As is often the case with watching Game of Thrones as a book reader, I left “Breaker of Chains” with questions about how non-readers would receive the episode.

These are not simple evaluative questions like whether readers would enjoy this scene or that scene in the episode. Like most, it’s a compelling episode, with some fantastic scenes in the fallout of last week’s major events. Rather, they are questions of whether or not reveals that are obvious to readers—we know what’s about to happen—are anticipated by non-readers in the way the series would seem to be hoping for.

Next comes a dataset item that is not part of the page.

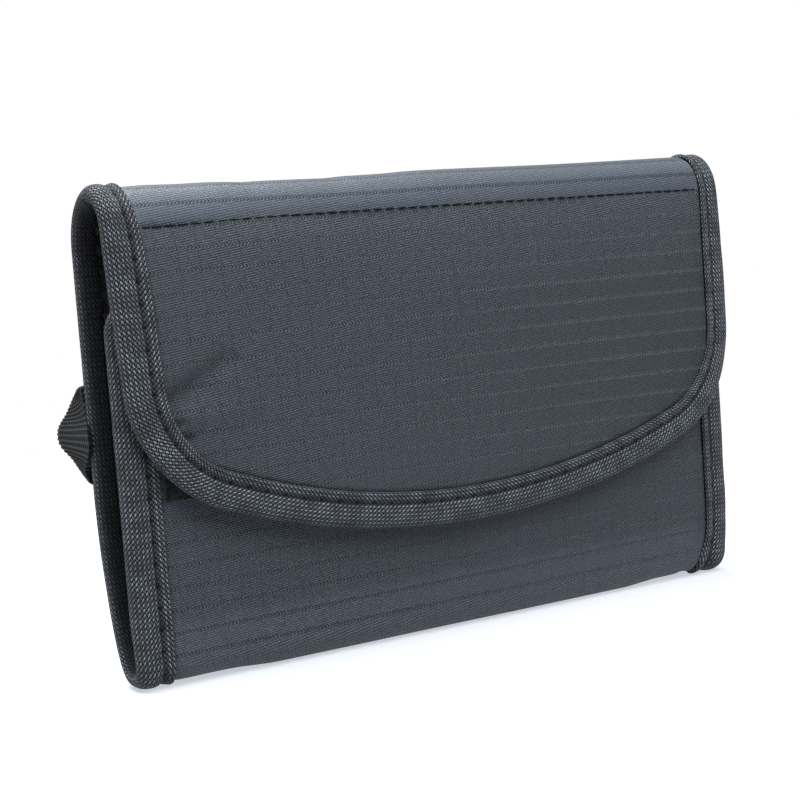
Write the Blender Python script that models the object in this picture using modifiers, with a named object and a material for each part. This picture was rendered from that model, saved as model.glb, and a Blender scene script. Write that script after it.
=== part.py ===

Game of Thrones functions in this strange space of clear structures mixed with completely vague ones. While the storyline at King’s Landing tends to function around major events—particularly this season, where Joffrey’s wedding is traded for Tyrion’s trial—other stories tend to meander. When the story is literally about the characters meandering, as in the case of Arya and the Hound, that’s fine—it becomes a way for the show to explore realities like those that await farmers struggling to survive even before winter descends onto the Riverlands. But when you’re on Dragonstone, and we drop in every now and again for another vague scene toward a vague goal, it’s contributing to something that may or may not be important as far as non-readers are concerned.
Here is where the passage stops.